Has there ever been, I wonder, a wider gulf between the advertising professional, their customers, and the services available in today's business climate?
 
Previously, the business owner knew what they wanted to accomplish and had an understanding as to the results their marketing efforts would produce. Most owners focused on two to three "platforms", choosing from newspapers, TV, radio and perhaps some direct mail or billboards. Different forms of media had differing expectations among the customer, and it was pretty well understood by all parties.
 
But I think a huge disconnect exists today between businesses and the results they expect from their efforts. And that gap, is the result of marketing professionals failing to educate their customers about marketplace changes.
Recently, an auto dealer I know of said their ad "didn't work." When asked how they measured success, they said it was because they didn't get any calls on the vehicles in the ad.

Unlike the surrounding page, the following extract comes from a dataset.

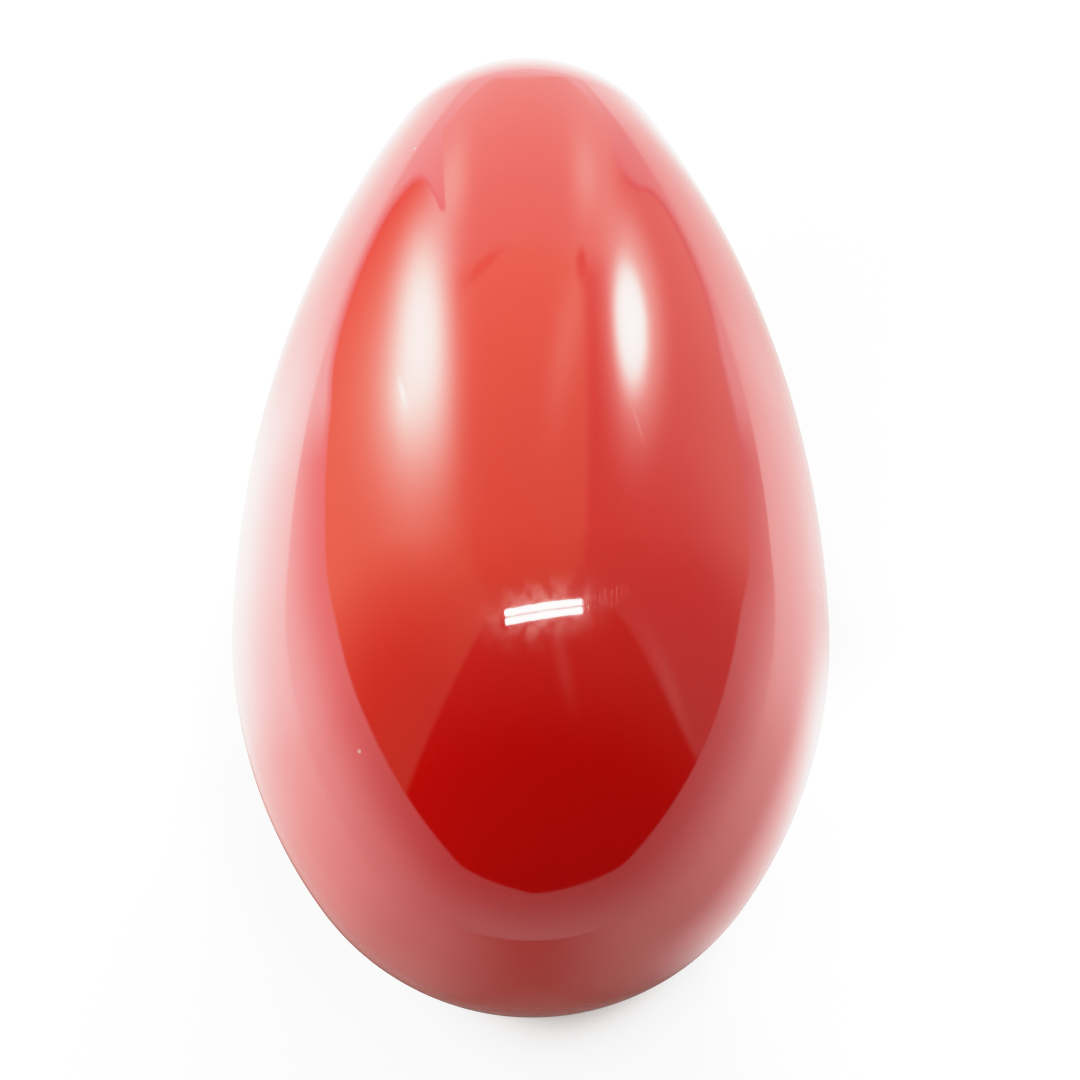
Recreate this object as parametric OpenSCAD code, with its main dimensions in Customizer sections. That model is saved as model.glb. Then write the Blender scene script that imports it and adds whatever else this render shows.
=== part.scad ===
// Egg shaker: a hollow egg in two moulded halves, cemented together round its widest belt, with loose
// steel balls inside. The egg lies on its side: its long axis runs along Y, the blunt end points to -Y
// and the pointed end to +Y. The origin is under the middle of its length, on the surface it lies on.

/* [Egg outline] */
// Diameter of the egg at its widest belt
egg_d = 42; // [41:0.5:43]
// Length of the egg from end to end
egg_l = 72; // [70:0.5:74]
// Distance from the blunt end to the widest belt
belt_s = 27; // [26:0.5:28]
// Radius of the round at the blunt end
blunt_r = 18; // [17.4:0.1:18.6]
// Radius of the round at the pointed end
nose_r = 12; // [11.4:0.1:12.6]

/* [Shell halves] */
// Wall thickness of both halves
wall_t = 2.2; // [2.1:0.1:2.6]
// Thickness of the spigot on the blunt half
spigot_t = 1.05; // [0.9:0.05:1.2]
// Length of the spigot, past the face where the halves meet
spigot_l = 3; // [2.6:0.1:4]
// Clearance between the spigot and the socket, on the radius and at the end
lap_gap = 0.1; // [0.05:0.01:0.15]
// Width of the ring of cement, along the egg
cement_w = 1.2; // [0.8:0.1:1.6]
// Depth of the cement groove in the spigot
groove_d = 0.5; // [0.3:0.05:0.6]

/* [Shot] */
// Diameter of one ball
ball_d = 4; // [4:0.1:5]
// Space between two balls that lie side by side
ball_gap = 0.3; // [0.3:0.05:0.5]
// Space between a ball and the wall
rest_gap = 0.15; // [0.1:0.05:0.3]
// Height of the highest ball over the lowest, which sets how many balls there are
layer_h = 6.25; // [2:0.25:6.25]

/* [Hidden] */
$fn = 180;
BALL_FN = 48;
belt_r = egg_d / 2;

// The outline is four arcs that run into each other: the blunt round, two flanks that both start at the
// belt, and the nose round. A flank's radius follows from the round that it has to touch.
function flank_radius(reach, end_r) = (pow(reach - end_r, 2) + pow(belt_r, 2) - pow(end_r, 2))
    / (2 * (belt_r - end_r));
nose_reach = egg_l - belt_s;
nose_flank_r = flank_radius(nose_reach, nose_r);
blunt_flank_r = flank_radius(belt_s, blunt_r);
// Angle over the belt's plane at which each flank runs into its round
nose_turn = atan2(nose_reach - nose_r, nose_flank_r - belt_r);
blunt_turn = atan2(belt_s - blunt_r, blunt_flank_r - belt_r);

spigot_r = belt_r - wall_t + spigot_t;
socket_r = spigot_r + lap_gap;
groove_s = belt_s + (spigot_l - cement_w) / 2;

// Half the chord that the outline, moved inwards by inset, has at a distance s from the blunt end
function arc_chord(r, d) = sqrt(max(0, pow(r, 2) - pow(d, 2)));
function side_radius(d, flank_r, turn, reach, end_r, inset) =
    d <= (flank_r - inset) * sin(turn)
        ? arc_chord(flank_r - inset, d) - (flank_r - belt_r)
        : arc_chord(end_r - inset, d - (reach - end_r));
function inset_radius(s, inset) = s >= belt_s
    ? side_radius(s - belt_s, nose_flank_r, nose_turn, nose_reach, nose_r, inset)
    : side_radius(belt_s - s, blunt_flank_r, blunt_turn, belt_s, blunt_r, inset);

// The balls lie one deep on the wall, in rows across the egg. A row has a ball at the bottom and others
// on both sides of it, up to the height of the layer.
ball_pitch = ball_d + ball_gap;
centre_inset = wall_t + rest_gap + ball_d / 2;
lowest = inset_radius(belt_s, centre_inset);
function row_radius(row) = inset_radius(belt_s + row * ball_pitch, centre_inset);
function ball_depth(row, place) = arc_chord(row_radius(row), place * ball_pitch);
function in_layer(row, place) = ball_depth(row, place) >= lowest - layer_h;
first_row = -floor(belt_s / ball_pitch);
last_row = floor(nose_reach / ball_pitch);
most_places = floor(belt_r / ball_pitch);
// Each ball is [row, place]: row 0 is at the belt, and place 0 is the row's lowest ball
BALLS = [
    for (row = [first_row : last_row])
        for (place = [-most_places : most_places])
            if (in_layer(row, place)) [row, place]
];
// Rows are numbered from 1 at the blunt end, and the balls of a row from 1 at its -X end
row_base = BALLS[0][0] - 1;
function row_half(row) = max([for (b = BALLS) if (b[0] == row) b[1]]);
function ball_name(b) = str("ball_row", b[0] - row_base, "_", b[1] + row_half(b[0]) + 1);

// Lays down a shape that was made upright, with the egg's axis along Z and its blunt end at the origin
module lay_down() {
    translate([0, -egg_l / 2, belt_r]) rotate([-90, 0, 0]) children();
}

// One end of the outline, moved inwards by inset, as a flat shape with the belt at y = 0 and the end up.
// The flank's circle gives the side, and over the height where they touch the round's circle takes over.
module end_outline(reach, flank_r, turn, end_r, inset) {
    intersection() {
        square([egg_d, 2 * reach]);
        translate([belt_r - flank_r, 0]) circle(flank_r - inset);
        union() {
            square([egg_d, (flank_r - inset) * sin(turn)]);
            translate([0, reach - end_r]) circle(end_r - inset);
        }
    }
}

module pointed_wall() {
    translate([0, belt_s]) difference() {
        end_outline(nose_reach, nose_flank_r, nose_turn, nose_r, 0);
        end_outline(nose_reach, nose_flank_r, nose_turn, nose_r, wall_t);
    }
}

module blunt_wall() {
    translate([0, belt_s]) mirror([0, 1]) difference() {
        end_outline(belt_s, blunt_flank_r, blunt_turn, blunt_r, 0);
        end_outline(belt_s, blunt_flank_r, blunt_turn, blunt_r, wall_t);
    }
}

// The spigot's bore carries on the inside of the pointed half, so no step stops the balls
module spigot() {
    difference() {
        translate([0, belt_s]) square([spigot_r, spigot_l]);
        translate([belt_r - nose_flank_r, belt_s]) circle(nose_flank_r - wall_t);
        translate([spigot_r - groove_d, groove_s]) square([groove_d + lap_gap, cement_w]);
    }
}

module blunt_shell() {
    color("crimson") lay_down() rotate_extrude() {
        blunt_wall();
        spigot();
    }
}

module pointed_shell() {
    color("crimson") lay_down() rotate_extrude() difference() {
        pointed_wall();
        translate([0, belt_s]) square([socket_r, spigot_l + lap_gap]);
    }
}

module cement_bead() {
    color("wheat") lay_down() rotate_extrude()
        translate([spigot_r - groove_d, groove_s]) square([groove_d + lap_gap, cement_w]);
}

module ball(b) {
    color("silver")
        translate([
            b[1] * ball_pitch,
            belt_s + b[0] * ball_pitch - egg_l / 2,
            belt_r - ball_depth(b[0], b[1])
        ])
        sphere(d = ball_d, $fn = BALL_FN);
}

blunt_shell();
pointed_shell();
cement_bead();
for (b = BALLS) ball(b);
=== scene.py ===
import functools
import math

import bmesh
import bpy
from mathutils import Matrix, Vector


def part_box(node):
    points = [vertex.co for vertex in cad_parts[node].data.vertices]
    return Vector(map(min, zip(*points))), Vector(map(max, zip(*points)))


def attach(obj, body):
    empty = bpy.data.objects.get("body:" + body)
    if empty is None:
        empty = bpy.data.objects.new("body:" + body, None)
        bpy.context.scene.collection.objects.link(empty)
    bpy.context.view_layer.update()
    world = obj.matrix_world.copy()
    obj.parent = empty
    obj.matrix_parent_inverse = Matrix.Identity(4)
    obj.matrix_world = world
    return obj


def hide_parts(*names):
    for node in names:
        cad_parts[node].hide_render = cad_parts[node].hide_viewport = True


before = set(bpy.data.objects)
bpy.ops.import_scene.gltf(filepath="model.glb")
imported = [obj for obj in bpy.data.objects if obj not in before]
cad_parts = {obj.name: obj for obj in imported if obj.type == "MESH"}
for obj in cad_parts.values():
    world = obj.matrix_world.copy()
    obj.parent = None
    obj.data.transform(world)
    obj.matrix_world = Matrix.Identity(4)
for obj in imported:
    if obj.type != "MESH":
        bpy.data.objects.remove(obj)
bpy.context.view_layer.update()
scene = bpy.context.scene
mm = 0.001
print("frame loaded with", len(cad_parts), "nodes")

# the egg's own places, taken from the frame
bluntLow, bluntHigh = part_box("blunt_shell")
pointedLow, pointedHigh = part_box("pointed_shell")
beltRadius = (pointedHigh.x - pointedLow.x) / 2
axisHeight = (pointedHigh.z + pointedLow.z) / 2
beltY = pointedLow.y
noseY = pointedHigh.y
tailY = bluntLow.y


# node tree helpers: a value may be a number, a colour or another node's socket

def setSocket(tree, socket, value):
    if isinstance(value, bpy.types.NodeSocket):
        tree.links.new(value, socket)
    else:
        socket.default_value = value


def addNode(tree, kind, values, **settings):
    node = tree.nodes.new("ShaderNode" + kind)
    node.location = (180 * len(tree.nodes), 0)
    for name, setting in settings.items():
        setattr(node, name, setting)
    for key, value in values.items():
        setSocket(tree, node.inputs[key], value)
    return node


def calc(tree, operation, *values):
    return addNode(tree, "Math", dict(enumerate(values)), operation=operation).outputs[0]


def product(tree, values):
    return functools.reduce(lambda first, second: calc(tree, "MULTIPLY", first, second), values)


def dot(tree, first, second):
    return addNode(tree, "VectorMath", {0: first, 1: second}, operation="DOT_PRODUCT").outputs["Value"]


def softStep(tree, value, low, high, toLow=0.0, toHigh=1.0):
    values = {"Value": value, "From Min": low, "From Max": high, "To Min": toLow, "To Max": toHigh}
    return addNode(tree, "MapRange", values, interpolation_type="SMOOTHSTEP").outputs["Result"]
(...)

After reviewing their ad, my belief is they were using the wrong measurement of performance. Think about it. If you've shown me a photo, the information on the car, the price, and your financing options, as a consumer, I'm probably going to do one of two things: Go to your website to see if there's more photos not included in the ad, or come to the dealership and see the vehicle in person. The only reason I might call is to see if you still had the car, if it was a great deal. The ad really gave the consumer most of the information they needed, and really gave them NO reason to call, but that's how success was to be measured.

As an ad professional, I'm big on wanting to know the client's definition of success before we plan an ad campaign. Personally, I'd much rather know how many more people viewed that car online or walked in and asked to test drive it than counting phone calls.

"Inspect what you expect," the old saying goes.  But that only works if you correctly determine what you want to achieve. That dealer didn't want phone calls. He wanted people on the lot, looking at his cars.